Nowadays everybody knows you can get your latitude and longitude from your Garmin or Google Earth. Here's a site that can give it to you without moving anything heavier than your mouse: http://www.findlatitudeandlongitude.com/.
Even so, the surveyors in your state don't usually use plain old latitude and longitude. Surveyors end up using the State Plane System, which focuses on a smaller area and so does a better job of transmitting spots from a globe onto the flat surface of a survey or map. The National Oceanic and Atmospheric Administration has a site at which you can take your own latitude and longitude and translate it into your own state plane system coordinates, should you care to know them. Note: on this page, you'll have to express your location as a compass direction followed by degrees, minutes, and seconds (and then decimal portions, if you have ‘em) the way you do the date on a form: That is, for latitude, put E or W, followed by DDMMSS(.dddd, if you got ‘em); for longitude, put N or S, followed by DDDMMSS(.xxx, again; and note that longitude is three digits, so if like me you're at, say, 78 degrees west longitude, you've got to put 078, not 78).
http://geodesy.noaa.gov/cgi-bin/spc_getpc.prl
The National Geodetic Survey places benchmarks all over the continent -- the illustration on this page is the one nearest my house, named, some say, for the pro football team the person who set it liked best. If you want to find the USGS benchmarks near your house, a great way to find them is http://www.geocaching.com/mark/. All you have to do is drop in your zip code and you'll get a list of nearby benchmarks that you can troop over to look at. If you prefer to make things a little harder for yourself, you can enter your actual latitude and longitude on this NGS site http://www.ngs.noaa.gov/cgi-bin/ds_radius.prl. You've probably seen markings like these on your street and wondered what they are.
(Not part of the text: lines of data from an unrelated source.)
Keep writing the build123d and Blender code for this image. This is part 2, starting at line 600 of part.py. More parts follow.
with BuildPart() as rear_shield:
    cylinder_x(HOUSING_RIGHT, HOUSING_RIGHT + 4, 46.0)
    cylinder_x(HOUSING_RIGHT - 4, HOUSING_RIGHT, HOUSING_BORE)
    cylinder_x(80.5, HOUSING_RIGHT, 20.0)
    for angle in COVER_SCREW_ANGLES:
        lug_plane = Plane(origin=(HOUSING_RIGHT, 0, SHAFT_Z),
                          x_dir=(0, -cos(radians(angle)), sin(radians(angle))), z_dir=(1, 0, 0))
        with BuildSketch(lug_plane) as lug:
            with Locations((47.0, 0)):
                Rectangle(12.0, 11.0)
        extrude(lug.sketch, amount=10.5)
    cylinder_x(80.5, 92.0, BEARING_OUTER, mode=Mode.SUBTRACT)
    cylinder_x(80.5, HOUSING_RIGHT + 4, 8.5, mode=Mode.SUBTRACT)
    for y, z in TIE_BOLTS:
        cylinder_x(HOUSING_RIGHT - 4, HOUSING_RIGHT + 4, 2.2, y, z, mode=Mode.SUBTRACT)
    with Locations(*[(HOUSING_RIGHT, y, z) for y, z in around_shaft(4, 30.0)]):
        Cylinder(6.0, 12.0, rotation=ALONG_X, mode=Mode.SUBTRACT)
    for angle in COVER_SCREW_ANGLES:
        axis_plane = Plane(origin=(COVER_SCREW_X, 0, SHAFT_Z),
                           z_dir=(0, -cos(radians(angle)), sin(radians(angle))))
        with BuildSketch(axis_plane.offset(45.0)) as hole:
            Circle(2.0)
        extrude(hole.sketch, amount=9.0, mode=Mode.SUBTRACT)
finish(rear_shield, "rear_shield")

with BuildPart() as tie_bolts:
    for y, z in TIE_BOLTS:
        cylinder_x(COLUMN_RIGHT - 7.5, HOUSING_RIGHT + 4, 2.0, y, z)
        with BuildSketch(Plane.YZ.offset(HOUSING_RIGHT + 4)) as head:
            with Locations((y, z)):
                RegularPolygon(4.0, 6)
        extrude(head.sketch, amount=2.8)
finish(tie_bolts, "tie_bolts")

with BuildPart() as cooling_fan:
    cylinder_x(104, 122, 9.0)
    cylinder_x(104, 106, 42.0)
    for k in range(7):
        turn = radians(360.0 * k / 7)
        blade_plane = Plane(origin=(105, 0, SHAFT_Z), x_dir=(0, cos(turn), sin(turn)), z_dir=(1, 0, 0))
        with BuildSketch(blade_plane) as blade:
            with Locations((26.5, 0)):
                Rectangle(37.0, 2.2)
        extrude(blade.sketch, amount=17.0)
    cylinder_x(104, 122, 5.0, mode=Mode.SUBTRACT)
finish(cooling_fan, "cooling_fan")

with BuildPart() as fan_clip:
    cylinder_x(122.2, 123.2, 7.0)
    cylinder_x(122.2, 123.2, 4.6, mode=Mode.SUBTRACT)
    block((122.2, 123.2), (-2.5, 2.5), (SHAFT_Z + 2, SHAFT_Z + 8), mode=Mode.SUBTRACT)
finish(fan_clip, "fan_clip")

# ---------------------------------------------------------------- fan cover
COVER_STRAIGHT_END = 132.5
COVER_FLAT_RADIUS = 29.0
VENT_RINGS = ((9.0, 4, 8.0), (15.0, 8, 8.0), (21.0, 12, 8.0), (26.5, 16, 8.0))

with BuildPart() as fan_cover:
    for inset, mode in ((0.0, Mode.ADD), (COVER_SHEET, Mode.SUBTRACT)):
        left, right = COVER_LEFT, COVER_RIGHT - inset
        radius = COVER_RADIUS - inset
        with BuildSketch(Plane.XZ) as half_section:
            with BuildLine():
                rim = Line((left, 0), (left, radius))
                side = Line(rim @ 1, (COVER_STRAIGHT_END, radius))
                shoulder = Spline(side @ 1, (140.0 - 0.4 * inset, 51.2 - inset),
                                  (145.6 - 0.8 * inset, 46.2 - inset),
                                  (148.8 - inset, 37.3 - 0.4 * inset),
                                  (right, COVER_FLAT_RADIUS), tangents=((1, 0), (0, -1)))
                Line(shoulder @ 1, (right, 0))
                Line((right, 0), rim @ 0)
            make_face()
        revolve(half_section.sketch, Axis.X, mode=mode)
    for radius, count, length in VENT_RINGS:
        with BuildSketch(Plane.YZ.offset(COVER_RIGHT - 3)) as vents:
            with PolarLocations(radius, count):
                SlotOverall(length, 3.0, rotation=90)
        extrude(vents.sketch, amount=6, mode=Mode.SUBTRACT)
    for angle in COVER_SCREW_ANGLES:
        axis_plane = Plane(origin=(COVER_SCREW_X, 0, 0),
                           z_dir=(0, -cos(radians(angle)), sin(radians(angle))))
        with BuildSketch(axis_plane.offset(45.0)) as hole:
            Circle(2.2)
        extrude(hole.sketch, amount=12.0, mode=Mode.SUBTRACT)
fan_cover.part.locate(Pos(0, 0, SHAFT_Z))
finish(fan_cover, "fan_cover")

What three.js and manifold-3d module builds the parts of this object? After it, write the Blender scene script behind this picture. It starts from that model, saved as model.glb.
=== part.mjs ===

It turns out that whenever someone wants to dig a hole on public property, they reach out to a service that forwards the information on their project to utilities. Then every utility has people whose entire job is to go to the dig sites and spray paint directly on the streets lines indicating what's down there: the electric utility sprays a red line above buried wires; the water company puts blue over water mains; and so forth. The colors are the same wherever you are: now you know what they mean.